Data:
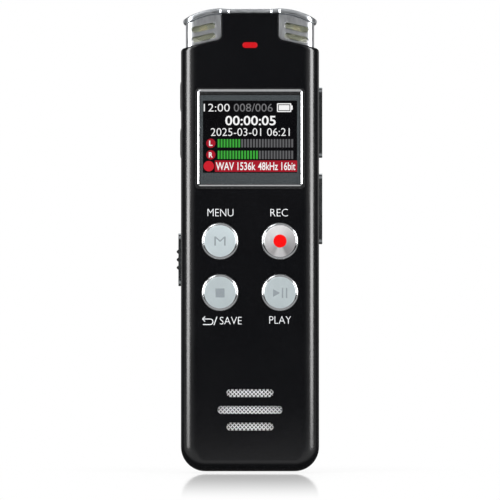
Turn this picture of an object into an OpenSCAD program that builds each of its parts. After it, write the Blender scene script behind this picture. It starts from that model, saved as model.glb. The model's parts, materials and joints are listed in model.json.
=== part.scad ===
// Handheld voice recorder with two microphones, a colour screen and a loudspeaker.
// It stands on its base: +Z is up, +X is to the right, and the front face looks along -Y.
// The origin is at the middle of the base. Lengths are in millimetres.

/* [Body] */
// Width across the two sides
body_w = 30; // [28.5:0.5:36]
// Depth from the front face to the back face
body_d = 11; // [11:0.1:13.2]
// Height from the base to the top of the cap
body_h = 100.5; // [100:0.5:121]
// Thickness of the plastic walls
wall = 1.2; // [1:0.05:1.4]
// Radius of the two bottom corners, seen from the front
corner_r = 5.3; // [4.5:0.1:6.4]
// Radius of the long rounded edges
edge_r = 2.5; // [2.2:0.1:2.6]

/* [Neck and cap] */
// Width of the neck that carries the cap
neck_w = 12.4; // [12.4:0.1:13]
// Height of the neck above the shoulders
neck_h = 5.6; // [5.4:0.1:6.4]
// Slope of the shoulders in degrees
shoulder_angle = 13; // [10:1:15]
// Thickness of the metal cap
cap_t = 1.15; // [1:0.05:1.4]
// How far the cap falls from its middle to its tips
cap_drop = 2.3; // [1.8:0.1:2.6]
// How far each tip of the cap stays inside the body's side
cap_inset = 0.47; // [0.4:0.01:1]

/* [Microphones] */
// How far each microphone housing stays inside the body's side
housing_inset = 1.08; // [1:0.01:1.6]
// Wall of a microphone housing
housing_wall = 0.9; // [0.7:0.05:1]
// Length of a grille slot
grille_slot_l = 5.3; // [4.2:0.1:5.4]
// Height of a grille slot
grille_slot_h = 1.3; // [1:0.1:1.4]
// Height of the lower slot's middle above the shoulder
grille_slot_low = 1.2; // [1.2:0.05:1.3]
// Distance between the two slots
grille_slot_pitch = 2.23; // [1.9:0.01:2.4]
// Diameter of a microphone capsule
mic_d = 3.9; // [3.2:0.1:4]

/* [Screen] */
// Width of the screen bezel
bezel_w = 23.9; // [23:0.1:25]
// Height of the screen bezel
bezel_h = 21.9; // [21.4:0.1:24]
// Width of the screen lens
lens_w = 21.7; // [18:0.1:22]
// Height of the screen lens
lens_h = 19.3; // [16:0.1:19.6]
// Height of the middle of the screen above the base
screen_z = 72; // [72:0.5:75]

/* [Front buttons] */
// Diameter of a front button
button_d = 8.1; // [6.7:0.1:9.8]
// Distance between the two columns of buttons
button_dx = 13; // [12.8:0.1:14]
// Height of the lower row of buttons above the base
button_z = 38.85; // [38:0.05:40]
// Distance between the two rows of buttons
button_dz = 11.15; // [11.05:0.05:12]
// How far a button stands out of the front face
button_proud = 0.55; // [0.3:0.05:0.8]
// How far a front button travels
button_travel = 0.3; // [0.2:0.05:0.35]

/* [Speaker] */
// Diameter of the loudspeaker
speaker_d = 16; // [13.3:0.1:16.4]
// Height of the loudspeaker's middle above the base
speaker_z = 13.4; // [13:0.1:15]
// Length of the middle speaker slot
speaker_slot_l = 14; // [11:0.1:14.4]
// Length of the outer speaker slots
speaker_slot_short = 10.2; // [8:0.1:12]
// Height of a speaker slot
speaker_slot_h = 1.75; // [1.2:0.05:2]
// Distance between the speaker slots
speaker_slot_pitch = 3.65; // [3:0.05:3.8]

/* [Side keys] */
// Width of the keys, across the depth of the body
key_w = 3.2; // [2.8:0.1:3.3]
// Length of a rocker key on the right side
rocker_l = 15.35; // [12.75:0.05:16]
// Height of the middle of the volume rocker
volume_z = 75.8; // [74.6:0.1:77]
// Height of the middle of the skip rocker
skip_z = 57; // [56.5:0.1:57.2]
// How far a rocker stands out of the side
rocker_proud = 0.72; // [0.4:0.02:1]
// Tilt of a rocker each way in degrees
rocker_tilt = 1.8; // [1:0.1:2]
// Length of a domed key on the left side
key_l = 6.9; // [5.8:0.1:8]
// Height of the middle of the mark key
mark_z = 81.4; // [80.6:0.1:82]
// Height of the middle of the repeat key
repeat_z = 71.3; // [70:0.1:72]
// How far a domed key stands out of the side
key_proud = 0.2; // [0.1:0.02:0.4]
// Travel of a domed key
key_travel = 0.25; // [0.15:0.05:0.25]
// Length of the slide knob's plate
knob_l = 11.5; // [11.5:0.1:13]
// Height of the middle of the slide knob at rest
knob_z = 45.95; // [45.5:0.05:47]
// How far the plate of the slide knob stands out of the side
knob_proud = 0.58; // [0.5:0.02:0.8]
// Travel of the slide knob
knob_travel = 2; // [1.6:0.1:2.4]

/* [Inside] */
// Thickness of the circuit board
board_t = 1; // [0.8:0.1:1.2]
// Room between the front wall and the circuit board
front_room = 2.4; // [2.4:0.05:2.5]
// Width of the battery
battery_w = 17; // [14:0.5:17.5]
// Height of the battery
battery_h = 43; // [36:0.5:43.5]
// Thickness of the battery
battery_t = 4.2; // [3.5:0.1:4.4]
// Height of the battery's lower end above the base
battery_z = 25; // [25:0.5:26]
// Radius of the headphone socket's bore
jack_bore_r = 1.78; // [1.7:0.01:1.85]
// Depth of the headphone socket's bore
jack_bore_l = 14; // [12:0.5:14]
// Width of the charging port's metal shell
usb_w = 8.94; // [8.4:0.02:9.2]
// Height of the charging port's metal shell
usb_t = 3.26; // [2.6:0.02:3.3]

/* [Hidden] */
$fn = 48;
arc_steps = 8;

// Clearances
fit = 0.1;
slide_gap = 0.05;
pin_gap = 0.03;
seat_gap = 0.02;

// The outer body and its planes
half_w = body_w / 2;
front_y = -body_d / 2;
back_y = body_d / 2;
inner_half = half_w - wall;
inner_front = front_y + wall;
inner_back = back_y - wall;
parting_y = back_y - edge_r;
neck_half = neck_w / 2;
neck_top = body_h - cap_t;
shoulder_z = neck_top - neck_h;
shoulder_r = 0.9;
neck_fillet = 1.2;
// Long enough to cut right through the body
far = 200;

// The cap is an arc to each side of a flat middle
cap_half = half_w - cap_inset - cap_t / 2;
cap_span = cap_half - neck_half;
cap_mid_r = (cap_span * cap_span + cap_drop * cap_drop) / (2 * cap_drop);
cap_axis_z = body_h - cap_t / 2 - cap_mid_r;
cap_reach = asin(cap_span / cap_mid_r);
cap_under_r = cap_mid_r - cap_t / 2;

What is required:
Print the material above verbatim, first line through the line containing "cap_inset = 0.47; // [0.4:0.01:1]", both included.

Correct response:
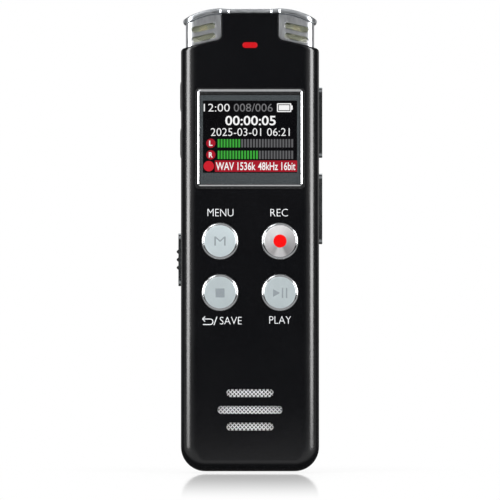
Turn this picture of an object into an OpenSCAD program that builds each of its parts. After it, write the Blender scene script behind this picture. It starts from that model, saved as model.glb. The model's parts, materials and joints are listed in model.json.
=== part.scad ===
// Handheld voice recorder with two microphones, a colour screen and a loudspeaker.
// It stands on its base: +Z is up, +X is to the right, and the front face looks along -Y.
// The origin is at the middle of the base. Lengths are in millimetres.

/* [Body] */
// Width across the two sides
body_w = 30; // [28.5:0.5:36]
// Depth from the front face to the back face
body_d = 11; // [11:0.1:13.2]
// Height from the base to the top of the cap
body_h = 100.5; // [100:0.5:121]
// Thickness of the plastic walls
wall = 1.2; // [1:0.05:1.4]
// Radius of the two bottom corners, seen from the front
corner_r = 5.3; // [4.5:0.1:6.4]
// Radius of the long rounded edges
edge_r = 2.5; // [2.2:0.1:2.6]

/* [Neck and cap] */
// Width of the neck that carries the cap
neck_w = 12.4; // [12.4:0.1:13]
// Height of the neck above the shoulders
neck_h = 5.6; // [5.4:0.1:6.4]
// Slope of the shoulders in degrees
shoulder_angle = 13; // [10:1:15]
// Thickness of the metal cap
cap_t = 1.15; // [1:0.05:1.4]
// How far the cap falls from its middle to its tips
cap_drop = 2.3; // [1.8:0.1:2.6]
// How far each tip of the cap stays inside the body's side
cap_inset = 0.47; // [0.4:0.01:1]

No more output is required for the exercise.